Definition
A rate of electromagnetic wave oscillation, expressed in hertz (Hz), within the range used for radio communication and navigation. In aviation, radio frequencies span roughly 30 kHz to 300 GHz and are assigned by regulatory authorities for specific uses such as voice communication, navigation aids, and surveillance.
Plain English
It is the specific channel number, measured in hertz, that a radio is tuned to in order to send or receive a signal. Different jobs (talking to a tower, listening to a navigation beacon) use different frequencies.
Context Anchor
Seen in aircraft radio, navigation, antenna, and signal discussions.
Derivation
From Latin radius (ray) and the Latin frequentia (frequent occurrence). 'Radio' refers to the radiating waves; 'frequency' refers to how often the wave cycles per second.
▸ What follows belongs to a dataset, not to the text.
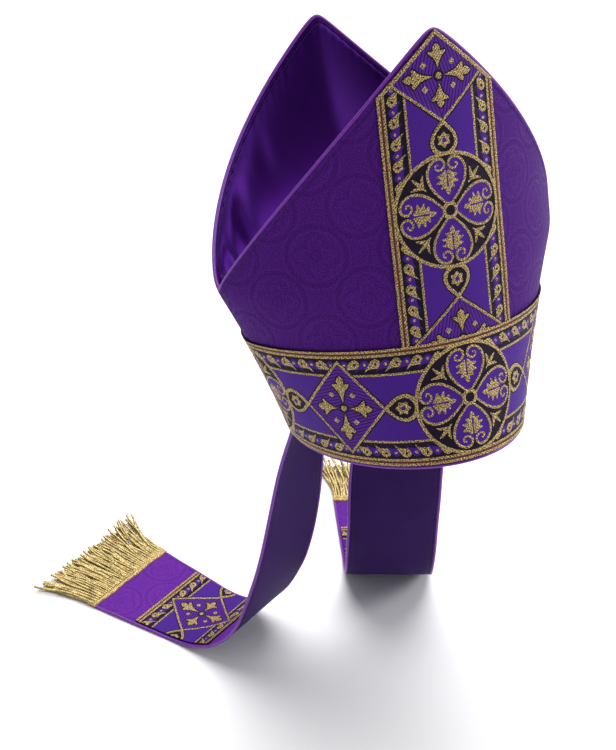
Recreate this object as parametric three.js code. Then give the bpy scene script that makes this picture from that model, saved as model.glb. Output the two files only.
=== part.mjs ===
// A bishop's mitre with its two lappets, in millimetres, +Z up, front towards -Y.
//
// The origin is the centre of the head opening, in the plane of the rim. The mitre leans back on
// that point as it does on a head. The lappets hang from the back of the rim and lie out on a
// level surface, so they are worked out upright and the mitre's own pieces sit in a turned group.

import * as THREE from 'three';

// ---- driving dimensions -------------------------------------------------------------------

const LEAN = THREE.MathUtils.degToRad(14);   // the mitre's backward lean on the head
const CORNER_HEIGHT = 131;                   // rim to the side corners
const PEAK_HEIGHT = 299.5;                   // rim to the level of the peaks
const GALLOON = 88;                          // width of the galloon
const GALLOON_LIFT = 0.5;                    // rim to the galloon's lower edge

const HORN_WALL = 2.2;                       // damask on a stiff backing
const SATIN_WALL = 1.2;
const GALLOON_WALL = 1.2;
const LAPPET_WALL = 2.4;                     // damask, interlining and satin
const GAP = 0.35;                            // left between pieces that touch
const PIPING_RADIUS = 1.5;

// Half widths across the head at four heights, and half depths of each horn at three.
const HALF_WIDTH = { rim: 83, middle: 107.5, corner: 136.5, peak: 134 };
const HALF_DEPTH = {
  front: { rim: 106, corner: 98, peak: 94.5 },
  back: { rim: 106, corner: 98, peak: 80 },
};
const POINTEDNESS = { rim: 2, corner: 1.45 };      // 2 is an ellipse, less is pointed at the sides
const EDGE_BOW = { front: 1.06, back: 1.03 };      // over 1 bows a horn's top edges outwards
const EDGE_APEX = 301.5;                     // where the two edges of a horn would meet if sharp
const PEAK_ROUNDING = 0.025;                 // as a share of the way to a corner

// ---- the mitre's shell --------------------------------------------------------------------

// The value at t of the parabola through (0, a), (middle, b) and (1, c).
function parabola(a, b, c, middle, t) {
  return (
    (a * (t - middle) * (t - 1)) / middle +
    (b * t * (t - 1)) / (middle * (middle - 1)) +
    (c * t * (t - middle)) / (1 - middle)
  );
}

function halfWidth(z) {
  const { rim, middle, corner, peak } = HALF_WIDTH;
  if (z <= CORNER_HEIGHT) return parabola(rim, middle, corner, 0.5, z / CORNER_HEIGHT);
  return corner + ((peak - corner) * (z - CORNER_HEIGHT)) / (PEAK_HEIGHT - CORNER_HEIGHT);
}

function halfDepth(side, z) {
  const { rim, corner, peak } = HALF_DEPTH[side];
  return parabola(rim, corner, peak, CORNER_HEIGHT / PEAK_HEIGHT, z / PEAK_HEIGHT);
}

// One horn's section at a height, walked from its centre line to the side seam in small steps.
const SECTION_STEPS = 90;
const sectionCache = new Map();

function section(side, z) {
  const key = `${side} ${z.toFixed(4)}`;
  if (sectionCache.has(key)) return sectionCache.get(key);
  const roundness = Math.min(Math.max(z / CORNER_HEIGHT, 0), 1);
  const power = POINTEDNESS.rim + (POINTEDNESS.corner - POINTEDNESS.rim) * roundness;
  const points = [];
  let arc = 0;
  for (let i = 0; i <= SECTION_STEPS; i += 1) {
    const angle = (Math.PI / 2) * (i / SECTION_STEPS);
    const x = halfWidth(z) * Math.sin(angle);
    const y = halfDepth(side, z) * Math.max(Math.cos(angle), 0) ** (2 / power);
    const last = points.at(-1);
    if (last) arc += Math.hypot(x - last.x, y - last.y);
    points.push({ x, y, arc });
  }
  sectionCache.set(key, points);
  return points;
}

const halfGirth = (side, z) => section(side, z).at(-1).arc;

// The point of a horn's outer face at an arc length from its centre line, to either side.
function facePoint(side, arc, z) {
  const points = section(side, z);
  const reach = Math.min(Math.abs(arc), points.at(-1).arc);
  let i = 1;
  while (i < points.length - 1 && points[i].arc < reach) i += 1;
  const [a, b] = [points[i - 1], points[i]];
  const part = (reach - a.arc) / (b.arc - a.arc);
  const x = Math.sign(arc) * (a.x + (b.x - a.x) * part);
  const y = a.y + (b.y - a.y) * part;
  return new THREE.Vector3(x, side === 'front' ? -y : y, z);
}

const STEP = 0.6;                            // used to take slopes of the shell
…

Together it describes how rapidly a radio wave oscillates.
Why Pilots Care
Using the correct radio frequency maintains contact with controllers and receives accurate navigation information; an incorrect selection breaks communication and can lead to lost situational awareness.
Analogy
It is like tuning a car radio to the correct station. If you select the wrong frequency, you may hear the wrong signal or nothing useful at all.
Grounding Statement
When you tune an aircraft radio, you are selecting the radio frequency the radio will listen to or transmit on.
Intuition Check
Frequency here does not mean how often you use the radio. It means the rate at which a radio wave repeats, which is what separates one radio signal or channel from another.
Example Sentence 1
Before contacting the tower, the pilot tuned the radio frequency shown on the approach chart.
Example Sentence 2
Navigation aids such as VORs transmit on assigned radio frequencies that the receiver must be tuned to for accurate course guidance.